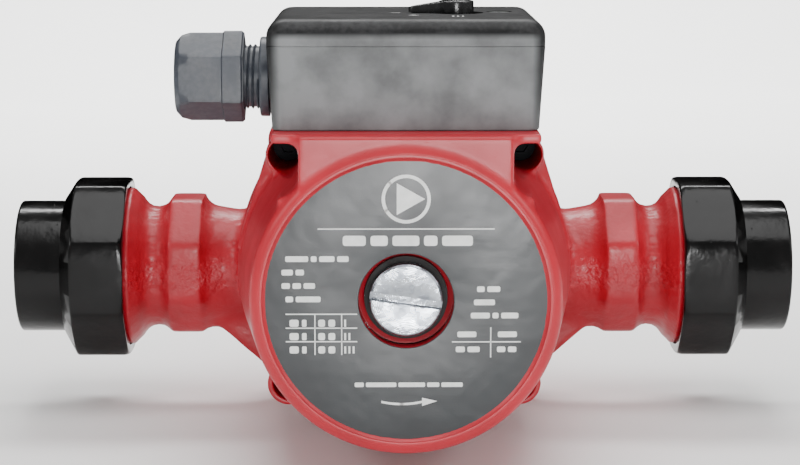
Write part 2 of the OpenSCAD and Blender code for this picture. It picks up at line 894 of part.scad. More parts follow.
// Places of the three clamps in the terminal block, on the box floor
module at_clamps() {
    for (i = [0:2])
        translate([block_at[0] + (i + 0.5) * block_pitch, block_at[1] + block_depth / 2, floor_t])
            children();
}

module terminal_block() {
    color("white") on_platform() difference() {
        translate([block_at[0], block_at[1], floor_t])
            cube([3 * block_pitch, block_depth, block_h]);
        at_clamps() {
            rod(block_screw_d, 3, block_h + cut);
            translate([0, 0, 3]) rotate([-90, 0, 0]) rod(block_wire_d, 0, block_depth);
        }
    }
}

module terminal_screws() {
    screw_low = 4.6;
    screw_top = 8;
    color("gold") on_platform() at_clamps() difference() {
        rod(block_screw_d - 2 * run_fit, screw_low, screw_top);
        translate([0, 0, screw_top]) cube([block_screw_d + cut, 0.8, 2], center = true);
    }
}

module earth_screw() {
    color("gold") on_platform() translate([earth_x, earth_y, floor_t])
        pan_screw(screw_m4, 7.4, 2.6, floor_t + 3);
}

module speed_switch() {
    color("ivory") on_platform() translate([knob_x, knob_y, floor_t]) difference() {
        translate([-switch_half, -switch_front, 0])
            cube([2 * switch_half, switch_depth, switch_h]);
        rod(rotor_stub_d + 2 * run_fit, switch_h - rotor_socket, switch_h + cut);
    }
}

module switch_rotor() {
    top = floor_t + switch_h + rotor_stub_h;
    color("orange") on_platform() translate([knob_x, knob_y, 0]) difference() {
        rod(rotor_stub_d, floor_t + switch_h - rotor_socket + run_fit, top);
        rod(knob_shaft_d + 2 * run_fit, top - rotor_stub_h, top + cut);
    }
}

module terminal_lid() {
    catch_t = 1.4;
    catch_w = 4;
    catch_h = 3;
    inner_w = box_w - box_taper - 2 * box_wall;
    inner_d = box_depth - box_taper - 2 * box_wall;
    color([0.12, 0.12, 0.12]) on_platform() difference() {
        union() {
            difference() {
                lid_outer();
                translate([0, 0, base_h - cut]) linear_extrude(lid_h - lid_wall - dish_depth + cut)
                    round_rect(inner_w, inner_d, box_corner - 1);
                translate([0, 0, base_h - cut]) linear_extrude(cut + seal_h)
                    round_rect(inner_w + 2 * seal_w, inner_d + 2 * seal_w, box_corner);
            }
            translate([lid_screw_x, lid_screw_y, 0]) rod(lid_boss_d, base_h, box_h - lid_wall);
            translate([box_w / 2 - bite, 0, base_h]) cube([bite + catch_t, catch_w, catch_h]);
        }
        translate([knob_x, knob_y, 0]) {
            rod(dish_d, box_h - dish_depth, box_h + cut);
            rod(knob_shaft_d + 2 * run_fit, base_h - cut, box_h + cut);
        }
        translate([lid_screw_x, lid_screw_y, 0]) {
            rod(lid_head_d + 2 * loose_fit, box_h - lid_head_t - lid_head_sink, box_h + cut);
            rod(lid_screw_d + 2 * run_fit, base_h - cut, box_h + cut);
        }
    }
}

module lid_screw() {
    color("silver") on_platform()
        translate([lid_screw_x, lid_screw_y, box_h - lid_head_t - lid_head_sink])
            pan_screw(lid_screw_d, lid_head_d, lid_head_t, lid_h + 6);
}

// Hub with a pointer whose top slopes down towards its tip
module speed_knob() {
    tip_r = 1.6;
    tip_drop = 1.8;
    pointer_z = box_h + 0.2;
    shaft_low = floor_t + switch_h + 0.6;
    color([0.08, 0.08, 0.08]) on_platform() translate([knob_x, knob_y, 0]) {
        rod(knob_d, knob_z, knob_z + knob_h);
        hull() {
            rod(knob_d - 1, pointer_z, knob_z + knob_h - 0.2, $fn = fine_fn);
            translate([tip_r - knob_reach, 0, 0])
                rod(2 * tip_r, pointer_z, knob_z + knob_h - tip_drop, $fn = fine_fn);
        }
        rod(knob_shaft_d, shaft_low, knob_z + bite);
    }
}

// ---- cable gland ----

module gland_body() {
    color([0.18, 0.2, 0.22]) on_gland() difference() {
        union() {
            rod(gland_thread_d, gland_wall_x - gland_tail, gland_end - gland_pitch / 2);
            cone(gland_thread_d, gland_thread_d - gland_pitch, gland_end - gland_pitch / 2, gland_end);
            rod(gland_collar_d, gland_wall_x, gland_wall_x + gland_collar_t);
        }
        rod(gland_bore_d, gland_wall_x - gland_tail - cut, gland_end + cut);
    }
}

module gland_seal() {
    color([0.1, 0.1, 0.1]) on_gland()
        tube(gland_seal_d, cable_d, gland_in - 6, gland_end);
}

module gland_clamp() {
    color("gray") on_gland()
        tube(gland_thread_d, cable_d + 1, clamp_z, clamp_z + clamp_t);
}

module gland_nut() {
    nut_r = gland_af / 2 / cos(30);
    dome = 3;
    bore_end = clamp_z + clamp_t + 2 * run_fit;
    color([0.2, 0.22, 0.25]) on_gland() difference() {
        intersection() {
            translate([0, 0, gland_in]) cylinder(r = nut_r, h = gland_nut_len, $fn = 6);
            translate([0, 0, gland_in]) rotate_extrude()
                polygon([[0, 0], [nut_r - 0.6, 0], [nut_r, 0.8],
                    [nut_r, gland_nut_len - 2 * dome], [nut_r - 0.6, gland_nut_len - dome],
                    [nut_r - dome, gland_nut_len], [0, gland_nut_len]]);
        }
        rod(gland_thread_d + 2 * run_fit, gland_in - cut, bore_end);
        rod(gland_entry_d, gland_in, gland_out + cut);
    }
}

pump_body();
wear_ring();
inlet_gasket();
inlet_tailpiece();
inlet_slip_ring();
inlet_union_nut();
outlet_gasket();
outlet_tailpiece();
outlet_slip_ring();
outlet_union_nut();
shaft();
impeller();
impeller_shroud();
thrust_ring();
rotor_core();
rotor_sleeve();
bearing_plate();
front_bearing();
rear_bearing();
rotor_can();
can_seal();
stator_housing();
stator_core();
windings();
stator_leads();
housing_screws();
nameplate();
nameplate_print();
vent_seal();
vent_plug();
terminal_base();
base_screws();
lid_seal();
capacitor();
terminal_block();
terminal_screws();
earth_screw();
speed_switch();
switch_rotor();
terminal_lid();
lid_screw();
speed_knob();
gland_body();
gland_seal();
gland_clamp();
gland_nut();
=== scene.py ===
"""Visual model of an in-line wet-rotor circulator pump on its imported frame.

Lengths in the classes are millimetres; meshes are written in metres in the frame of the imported
model: +X along the pipe in the flow direction, -Y towards the nameplate, +Z up.
"""

import json
import logging
import math
from dataclasses import dataclass, field
from enum import Enum
from typing import Callable, Sequence

import bmesh
import bpy
from mathutils import Matrix, Vector


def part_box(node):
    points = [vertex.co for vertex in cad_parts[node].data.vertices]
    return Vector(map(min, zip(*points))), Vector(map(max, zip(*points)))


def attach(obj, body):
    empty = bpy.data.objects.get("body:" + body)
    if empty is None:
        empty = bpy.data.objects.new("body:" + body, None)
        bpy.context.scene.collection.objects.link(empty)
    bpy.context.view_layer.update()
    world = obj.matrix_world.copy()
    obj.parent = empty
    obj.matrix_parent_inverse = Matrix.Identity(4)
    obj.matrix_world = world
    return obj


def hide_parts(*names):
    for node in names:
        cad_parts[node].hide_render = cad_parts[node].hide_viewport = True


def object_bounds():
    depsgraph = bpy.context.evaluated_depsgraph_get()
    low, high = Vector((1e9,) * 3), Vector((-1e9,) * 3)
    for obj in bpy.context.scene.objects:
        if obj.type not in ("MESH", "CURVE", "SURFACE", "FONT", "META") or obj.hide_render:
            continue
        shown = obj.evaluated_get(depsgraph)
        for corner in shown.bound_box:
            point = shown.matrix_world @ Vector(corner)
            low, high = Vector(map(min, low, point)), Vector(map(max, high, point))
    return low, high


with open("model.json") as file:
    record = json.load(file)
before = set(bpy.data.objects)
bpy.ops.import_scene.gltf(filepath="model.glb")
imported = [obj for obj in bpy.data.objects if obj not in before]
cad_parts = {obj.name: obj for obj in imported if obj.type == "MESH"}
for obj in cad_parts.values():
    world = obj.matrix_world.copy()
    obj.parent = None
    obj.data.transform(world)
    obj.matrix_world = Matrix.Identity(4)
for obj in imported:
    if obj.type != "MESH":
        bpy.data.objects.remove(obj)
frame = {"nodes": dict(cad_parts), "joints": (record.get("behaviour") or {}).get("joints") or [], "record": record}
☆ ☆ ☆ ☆
THE EXERCISE: Proceeding from the line containing "bpy.context.scene.collection.objects.link(empty)" through the line containing "return low, high", transcribe the lines above exactly, both end lines included.

EXERCISE SOLUTION:
        bpy.context.scene.collection.objects.link(empty)
    bpy.context.view_layer.update()
    world = obj.matrix_world.copy()
    obj.parent = empty
    obj.matrix_parent_inverse = Matrix.Identity(4)
    obj.matrix_world = world
    return obj


def hide_parts(*names):
    for node in names:
        cad_parts[node].hide_render = cad_parts[node].hide_viewport = True


def object_bounds():
    depsgraph = bpy.context.evaluated_depsgraph_get()
    low, high = Vector((1e9,) * 3), Vector((-1e9,) * 3)
    for obj in bpy.context.scene.objects:
        if obj.type not in ("MESH", "CURVE", "SURFACE", "FONT", "META") or obj.hide_render:
            continue
        shown = obj.evaluated_get(depsgraph)
        for corner in shown.bound_box:
            point = shown.matrix_world @ Vector(corner)
            low, high = Vector(map(min, low, point)), Vector(map(max, high, point))
    return low, high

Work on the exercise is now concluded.